The Oklahoma City School District reported better attendance rates this flu season than during both 2007 and 2008, despite the swine flu pandemic.
"Everybody was very programmed to expect that we would have a lot of kids out,” said Debbie Johnson, administrator of health services for the school district. "We have done everything we can to curtail the H1N1. Hand sanitizers, education, flu shots — have all played a big role in our increase in attendance with both students and staff.”
Swine flu also is known as the H1N1 virus.
Tulsa Public Schools saw a high of absenteeism Oct. 5, with 11 percent of students out of school, school district spokeswoman Tami Marler said.
"(Attendance rates) went steadily up. From Oct. 1 through about Oct. 12 we were in the 89 (percent) to 90 percent range and then it just went steadily up from there,” Marler said.

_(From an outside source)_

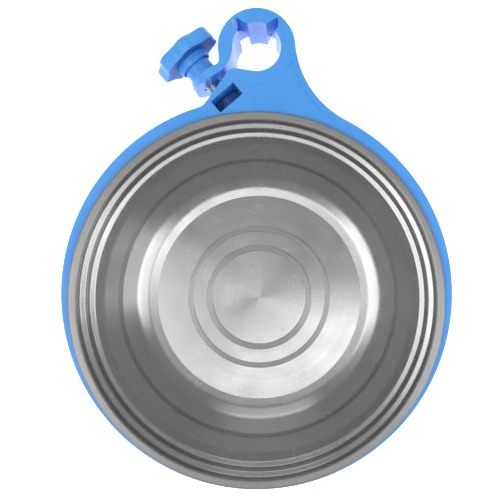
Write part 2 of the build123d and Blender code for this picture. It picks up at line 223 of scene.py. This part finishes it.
# %% [markdown]
# The bowl is spun or pressed from sheet and polished on a lathe, so its fine
# scratches run round it. Noise is sampled at (cos, sin) of the angle and at the
# radius, which draws it out into rings with no seam. Scratches that run round
# throw light along the radius, and the shader stretches a highlight along its
# tangent, so the tangent points away from the axis: that makes the fan of light
# and dark on the floor. The rim and the rings pressed in the floor are brushed
# more coarsely and keep a real bump.

# %% Stainless steel with turned brushing
BRUSHED = 0.7
LINE_DRIFT = 0.6
HAZE_SIZE = 14 * MM


def turned_steel(name, centre, colour, roughness, line_size, depth):
    """Steel brushed round an upright axis, with lines line_size wide and depth deep."""
    material, shader = new_material(name, colour, roughness, metallic=1.0)
    shift = add_node(material, "ShaderNodeVectorMath", Vector=object_coordinates(material))
    shift.operation = "SUBTRACT"
    shift.inputs[1].default_value = centre
    shader.inputs["Anisotropic"].default_value = BRUSHED
    parts = add_node(material, "ShaderNodeSeparateXYZ", Vector=shift.outputs["Vector"])
    flat = add_node(material, "ShaderNodeCombineXYZ", X=parts.outputs["X"], Y=parts.outputs["Y"])
    link(material, flat.outputs["Vector"], shader.inputs["Tangent"])
    length = add_node(material, "ShaderNodeVectorMath", Vector=flat.outputs["Vector"])
    length.operation = "LENGTH"
    unit = add_node(material, "ShaderNodeVectorMath", Vector=flat.outputs["Vector"])
    unit.operation = "NORMALIZE"
    small = add_node(material, "ShaderNodeVectorMath", Vector=unit.outputs["Vector"])
    small.operation = "SCALE"
    small.inputs["Scale"].default_value = LINE_DRIFT * line_size
    lift = add_node(material, "ShaderNodeMath")
    lift.operation = "SUBTRACT"
    link(material, length.outputs["Value"], lift.inputs[0])
    link(material, parts.outputs["Z"], lift.inputs[1])
    rings = add_node(material, "ShaderNodeSeparateXYZ", Vector=small.outputs["Vector"])
    place = add_node(material, "ShaderNodeCombineXYZ", X=rings.outputs["X"],
                     Y=rings.outputs["Y"], Z=lift.outputs["Value"]).outputs["Vector"]
    lines = noise(material, place, line_size, detail=3)
    haze = noise(material, object_coordinates(material), HAZE_SIZE, detail=4)
    both = add_node(material, "ShaderNodeMath")
    both.operation = "ADD"
    link(material, spread(material, haze, -0.02, 0.03), both.inputs[0])
    link(material, spread(material, lines, roughness - 0.01, roughness + 0.015), both.inputs[1])
    link(material, both.outputs["Value"], shader.inputs["Roughness"])
    if depth:
        link(material, bump(material, lines, depth), shader.inputs["Normal"])
    return material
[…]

The district also tracked reports of students with flu-like symptoms, and Marler said the high rates of absenteeism seemed to be correlated.
‘Health message was heard’
In early October, the Oklahoma City School District, with its 41,000 students, saw a peak of absences at around 8 percent — much higher than the previous year’s fall numbers.
Then the numbers slowly tapered off, according to data from the school district. By the end of October, absence rates were around 6 percent.
Some school districts closed in early October due to high levels of students out with the flu, including Haworth, Roff and White Rock school districts, but there have been no closures since.